# [TASK TO CARRY OUT]
Beginning with the line that contains "cad_parts[node].hide_render = cad_parts[node].hide_viewport", extract each line through the end of the listing below, with no additions or omissions.
■ ■ ■ ■
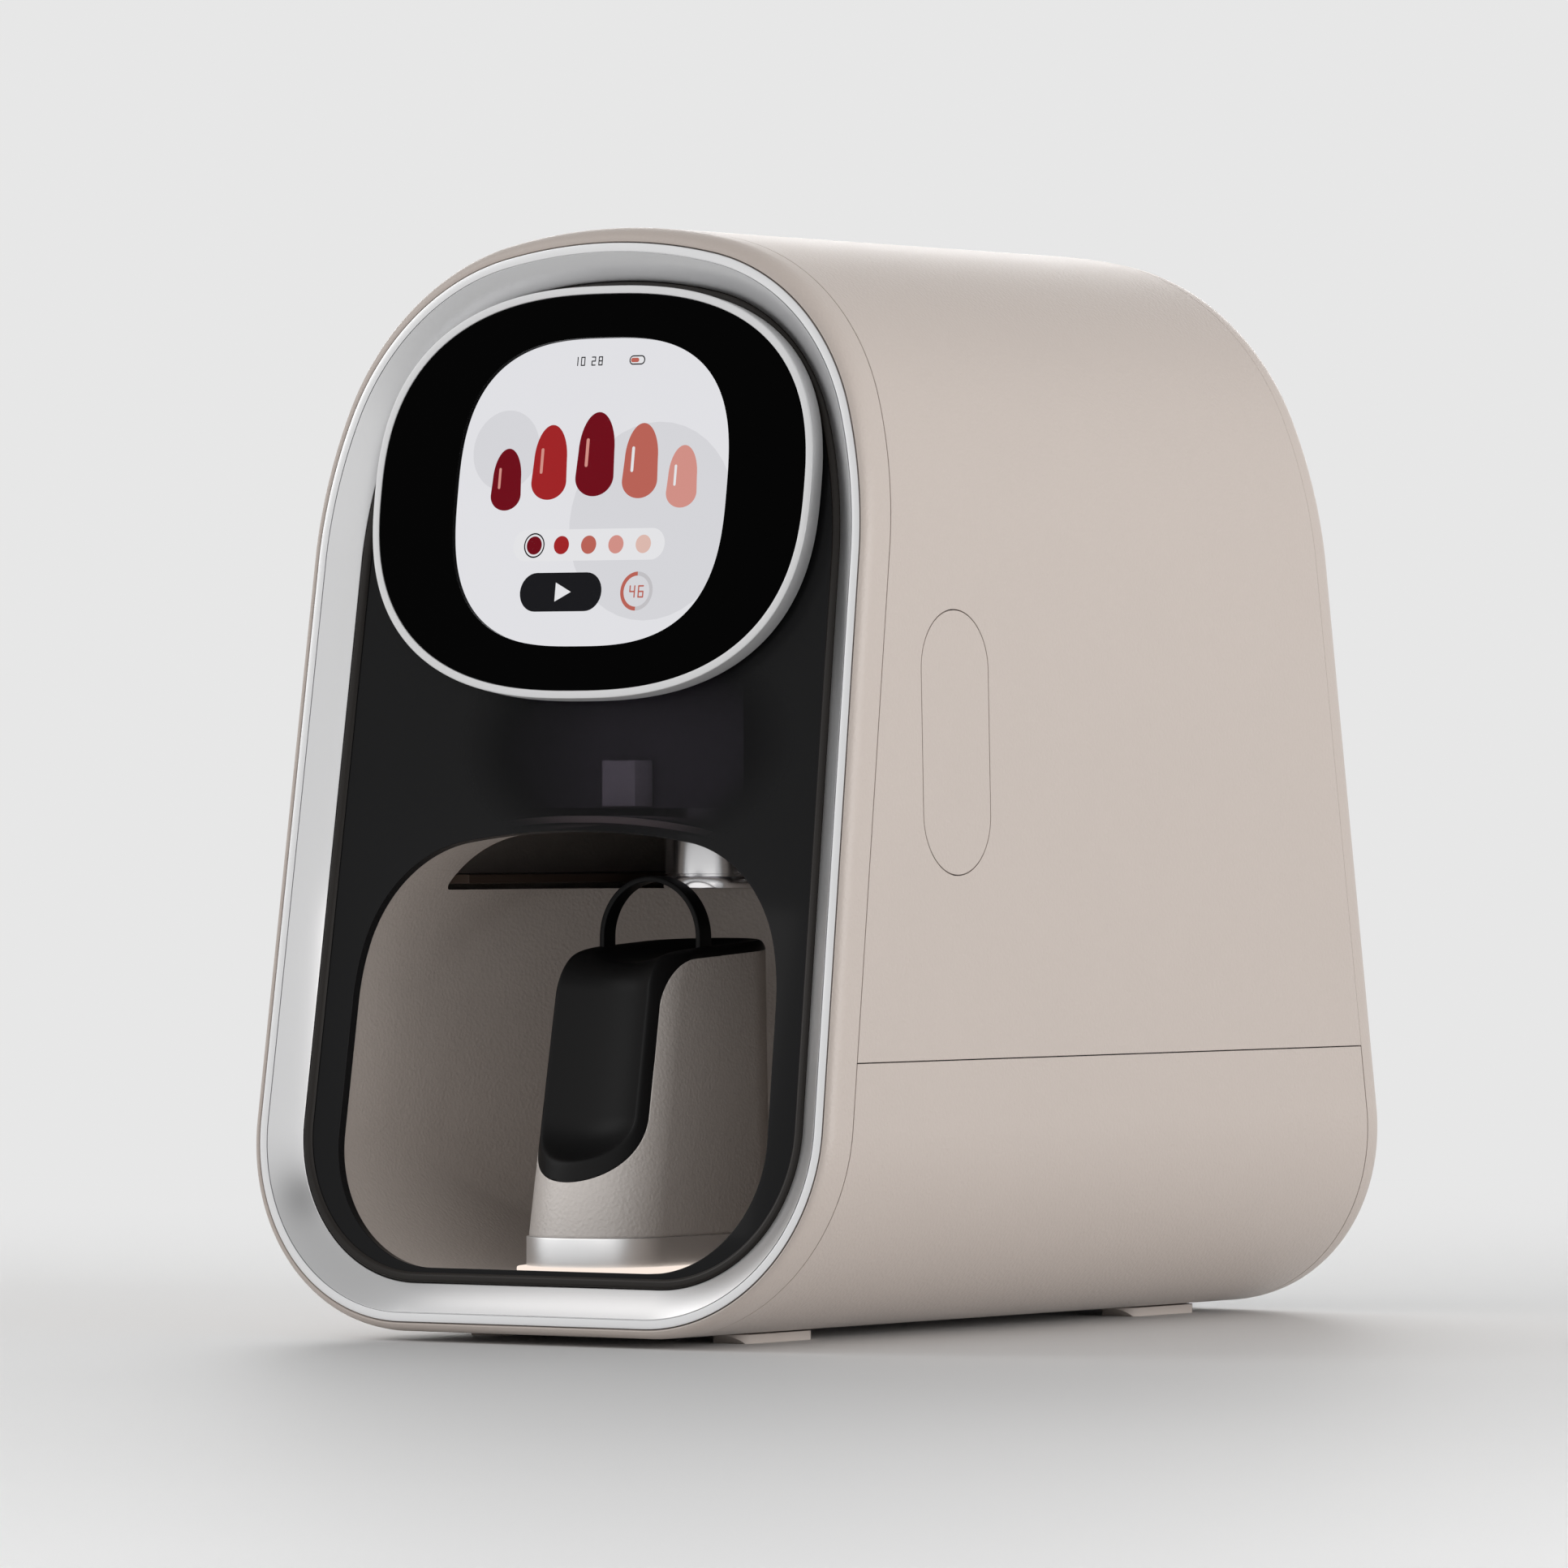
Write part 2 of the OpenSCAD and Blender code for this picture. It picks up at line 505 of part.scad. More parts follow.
// ---- motion system ----
sup_f = -82 - y_fore;              // rear face of the front supports
sup_r = 10 + y_back;               // front face of the rear supports
module chassis() color(steel) forward() difference() {
  union() {
    difference() {
      box([5.4 - bez_w, -98, deck_z], [bez_w - 5.4, 80, deck_z + 2.5]);
      box([-rod_x + 15, -99, deck_z - 1], [rod_x - 15, 16, deck_z + 4]);
    }
    for (s = [-1, 1]) {
      box([s * rod_x - 6, sup_f - 6, deck_z + 1], [s * rod_x + 6, sup_f, rod_z + 8]);
      box([s * rod_x - 6, sup_r, deck_z + 1], [s * rod_x + 6, sup_r + 6, rod_z + 8]);
    }
    for (y = [sup_f - 6, sup_r]) box([rod_x - 10, y, rod_z], [rod_x + 10, y + 6, lead_z + 12]);
  }
  // room for the liner's band over the mouth
  intersection() {
    through() polygon(opening(-1.8 - liner_t));
    box([-bez_w, -130, deck_z - 1], [bez_w, mouth_y + 0.3, body_h]);
  }
  for (s = [-1, 1]) rod_y(s * rod_x, rod_z, rod_d / 2 + 0.03, sup_f - 9, sup_r + 10);
  rod_y(rod_x, lead_z, 4 + fit, sup_f - 9, sup_r + 10);
}
module y_rod_l() color(steel) forward() rod_y(-rod_x, rod_z, rod_d / 2, sup_f - 5.5, sup_r + 5.5);
module y_rod_r() color(steel) forward() rod_y(rod_x, rod_z, rod_d / 2, sup_f - 5.5, sup_r + 5.5);
screw_l = sup_r - sup_f + 15;
module y_screw() color(steel) forward() translate([rod_x, sup_f - 5, lead_z]) rotate([-90, 0, 0])
  rotate_extrude() polygon([[0, 0], [4, 0], [4, 7.6], for (k = [0:floor((screw_l - 13) / 4) - 1]) each
    [[4, 8 + k * 4], [3.5, 9 + k * 4], [3.5, 10 + k * 4], [4, 11 + k * 4]], [4, screw_l], [0, screw_l]]);
module y_motor() color(black) forward() difference() {
  box([rod_x - 12.5, sup_r + 6.3, lead_z - 12.5], [rod_x + 12.5, sup_r + 36, lead_z + 12.5]);
  rod_y(rod_x, lead_z, 4 + fit, sup_r + 6, sup_r + 11);
}
module y_gantry() color(steel) forward() difference() {
  union() {
    for (s = [-1, 1]) box([s * rod_x - 9, -62, rod_z - 9], [s * rod_x + 9, 2, rod_z + 22]);
    box([-rod_x, -4, rod_z], [rod_x, 2, rod_z + 20]);
    // bracket of the motor
    box([-rod_x - 9, -7, rod_z + 21], [-pul_x + 12, 2, rod_z + 37]);
    box([-rod_x - 9, -35, rod_z + 34], [-pul_x + 12, 2, rod_z + 37]);
    translate([pul_x, pul_y, rod_z + 21]) cylinder(r = 2.5, h = 13);
  }
  for (s = [-1, 1]) rod_y(s * rod_x, rod_z, rod_d / 2 + fit, -63, 3);
  rod_y(rod_x, lead_z, 5, -63, 3);
  rod_y(rod_x, lead_z, 7.05, -63, -48);
  for (y = [-28, -14]) rod_x(y, xrod_z, xrod_d / 2 + 0.03, -rod_x + 5, rod_x - 5);
  translate([-pul_x, pul_y, rod_z + 30]) cylinder(r = 3.5, h = 12);
}
module y_nut() color([0.78, 0.65, 0.3]) forward() difference() {
  rod_y(rod_x, lead_z, 7, -62, -48.1);
  rod_y(rod_x, lead_z, 4 + fit, -63, -47);
}
module x_rod(y) color(steel) forward() rod_x(y, xrod_z, xrod_d / 2, -rod_x + 5.2, rod_x - 5.2);
module x_rod_f() x_rod(-28);
module x_rod_r() x_rod(-14);
module x_carriage() color(black) forward() difference() {
  union() {
    box([-carriage_w, -35, rod_z + 2], [carriage_w, -7, rod_z + 18]);
    box([-7, -33, rod_z + 17], [7, -25, belt_z + 6]);
  }
  for (y = [-28, -14]) rod_x(y, xrod_z, xrod_d / 2 + fit, -30, 30);
  box([-9, pul_y - pul_r - belt_t - 0.3, belt_z - 0.3], [9, pul_y - pul_r + 0.3, belt_z + 20]);
}
function loop(r) = [for (i = [0:24]) [pul_x, pul_y] + r * [cos(i * 7.5 - 90), sin(i * 7.5 - 90)],
  for (i = [0:24]) [-pul_x, pul_y] + r * [cos(i * 7.5 + 90), sin(i * 7.5 + 90)]];
module x_belt() color(black) forward() translate([0, 0, belt_z]) linear_extrude(5) difference() {
  polygon(loop(pul_r + belt_t));
  polygon(loop(pul_r + 0.08));
}
module wheel(x) forward() translate([x, pul_y, belt_z]) {
  cylinder(r = pul_r - 0.02, h = 5);
  for (z = [-1, 5.2]) translate([0, 0, z]) cylinder(r = pul_r + 1.6, h = 0.8);
  translate([0, 0, -0.5]) cylinder(r = 5, h = 6);
}
module x_pulley() color(steel) {
  wheel(-pul_x);
  forward() translate([-pul_x, pul_y, belt_z]) cylinder(r = 2.5, h = 17);
}
module x_idler() color(steel) difference() {
  wheel(pul_x);
  forward() translate([pul_x, pul_y, belt_z - 9]) cylinder(r = 2.5 + fit, h = 30);
}
module x_motor() color(black) forward() difference() {
  box([-pul_x - 12, pul_y - 12, rod_z + 37.2], [-pul_x + 12, pul_y + 12, rod_z + 59]);
  translate([-pul_x, pul_y, rod_z + 36]) cylinder(r = 2.5 + fit, h = 6);
}

// ---- print unit ----
module print_head() color([0.2, 0.2, 0.21]) forward() difference() {
  along_y(-90, -35.3) polygon(rrect(-46, head_z, 34, head_z + 45, 6));
  box([-20.3, -84.3, head_z + 11], [20.3, -45.7, head_z + 60]);
  translate([0, bar_y, head_z - 1]) cylinder(r = barrel_r + 0.05, h = 8);
  translate([0, bar_y, head_z - 1]) cylinder(r = 5, h = 20);
}
module ink_cartridge() color([0.15, 0.15, 0.16]) forward() {
  box([-20, -84, head_z + 11.3], [20, -46, head_z + 50]);
  box([-14, -78, head_z + 49], [14, -66, head_z + 53]);
}
module sensor_block() color([0.45, 0.45, 0.47]) forward() translate([0, 0, head_z + 0.4]) linear_extrude(12.6)
  polygon([[-10.5, -90.3], [4.3, -90.3], [4.3, -92.5], [2.3, -96], [-8.5, -96], [-10.5, -92.5]]);
module print_barrel() color([0.85, 0.85, 0.87]) forward() translate([0, bar_y, liner_top + 0.5]) rotate_extrude()
  polygon([[4, 0], [barrel_r + 1.6, 0], [barrel_r + 2, 0.4], [barrel_r + 2, 3.3], [barrel_r - 0.5, 3.3],
    [barrel_r - 0.5, 3.9], [barrel_r, 3.9], [barrel_r, head_z - liner_top + 6], [4, head_z - liner_top + 6]]);

// ---- cooling and electronics ----
module fan_frame() color(black) on_back() translate([0, fan_s, -19.2]) difference() {
  linear_extrude(15) polygon(rrect(-30, -30, 30, 30, 4));
  translate([0, 0, 2.5]) cylinder(r = 28, h = 20);
  difference() {
    translate([0, 0, -1]) cylinder(r = 27, h = 9);
    cylinder(r = 11.5, h = 9);
    for (a = [0:90:270]) rotate([0, 0, a + 45]) translate([0, -2, 0]) cube([30, 4, 2.5]);
  }
  translate([0, 0, -1]) cylinder(r = 2.2, h = 9);
  for (x = [-25, 25], y = [-25, 25]) translate([x, y, -1]) cylinder(r = 2.1, h = 20);
}
module fan_rotor() color([0.12, 0.12, 0.12]) on_back() translate([0, fan_s, -19.2]) {
  translate([0, 0, 3]) cylinder(r = 12, h = 10.5);
  translate([0, 0, 0.5]) cylinder(r = 2.2 - fit, h = 3);
  intersection() {
    for (k = [0:6]) rotate([0, 0, k * 360 / 7]) translate([11, 0, 8]) rotate([38, 0, 0]) translate([0, -7.5, -0.7]) cube([17, 15, 1.4]);
    translate([0, 0, 3]) cylinder(r = 27, h = 10.5);
  }
}
module main_board() color([0.05, 0.25, 0.15]) on_back(back_in) {
  translate([-36, 34, -10]) cube([92, 68, 1.4]);
  for (p = [[-20, 50], [4, 60], [30, 44], [28, 78]]) translate([p[0], p[1], -12]) cube([16, 14, 2.1]);
}
module power_board() color([0.05, 0.25, 0.15]) on_back(back_in) {
  translate([-76, 52, -10]) cube([34, 50, 1.4]);
  translate([-70, 60, -24]) cube([20, 18, 14.1]);
  for (y = [84, 95]) translate([-62, y, -28]) cylinder(r = 4.5, h = 18.1);
}
module power_inlet() color(black) on_back(back_in) translate([-58, 34, 0]) difference() {
  union() {
    translate([-7, -7, -14.1]) cube([14, 14, 13.8]);
    translate([0, 0, -1]) cylinder(r = 4.9, h = 3);
  }
  translate([0, 0, -10]) cylinder(r = 3.2, h = 14);
}

upper_shell();
lower_cover();
front_rim();
rear_rim();
back_cover();
bezel();
gasket();
front_panel();
front_frame();
display_housing();
display_glass();
display_screen();
display_neck();
display_board();
chamber_liner();
light_ring();
rest_ring();
rest_body();
finger_cradle();
finger_strap();
side_button();
button_guide();
button_switch();
chassis();
y_rod_l();
y_rod_r();
y_gantry();
y_nut();
y_screw();
y_motor();
x_rod_f();
x_rod_r();
x_carriage();
x_belt();
x_pulley();
x_idler();
x_motor();
print_head();
sensor_block();
print_barrel();
ink_cartridge();
fan_frame();
fan_rotor();
main_board();
power_board();
power_inlet();
cover_screws();
foot_fl();
foot_fr();
foot_rl();
foot_rr();
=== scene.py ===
"""Visual model of the nail art printer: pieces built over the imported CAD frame, in metres.

Outlines and sections are written in millimetres in the frame's own axes (the face looks along -Y, the
photographed side is +X, +Z is up) and scaled on the way into each mesh.
"""
import math
import bpy
import bmesh
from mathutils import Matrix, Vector


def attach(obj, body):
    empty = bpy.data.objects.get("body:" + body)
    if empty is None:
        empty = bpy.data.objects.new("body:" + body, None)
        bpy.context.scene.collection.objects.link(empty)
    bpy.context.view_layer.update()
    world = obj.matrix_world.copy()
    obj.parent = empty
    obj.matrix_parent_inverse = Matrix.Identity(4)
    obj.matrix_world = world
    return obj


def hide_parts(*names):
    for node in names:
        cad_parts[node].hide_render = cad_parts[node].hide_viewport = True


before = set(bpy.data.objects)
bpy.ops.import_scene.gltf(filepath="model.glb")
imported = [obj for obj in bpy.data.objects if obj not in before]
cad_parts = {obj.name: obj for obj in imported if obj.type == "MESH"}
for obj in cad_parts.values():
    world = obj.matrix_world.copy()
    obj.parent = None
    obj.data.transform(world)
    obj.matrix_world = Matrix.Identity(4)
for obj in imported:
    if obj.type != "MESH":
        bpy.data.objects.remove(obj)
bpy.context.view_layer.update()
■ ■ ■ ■
# [EXERCISE OUTPUT]
        cad_parts[node].hide_render = cad_parts[node].hide_viewport = True


before = set(bpy.data.objects)
bpy.ops.import_scene.gltf(filepath="model.glb")
imported = [obj for obj in bpy.data.objects if obj not in before]
cad_parts = {obj.name: obj for obj in imported if obj.type == "MESH"}
for obj in cad_parts.values():
    world = obj.matrix_world.copy()
    obj.parent = None
    obj.data.transform(world)
    obj.matrix_world = Matrix.Identity(4)
for obj in imported:
    if obj.type != "MESH":
        bpy.data.objects.remove(obj)
bpy.context.view_layer.update()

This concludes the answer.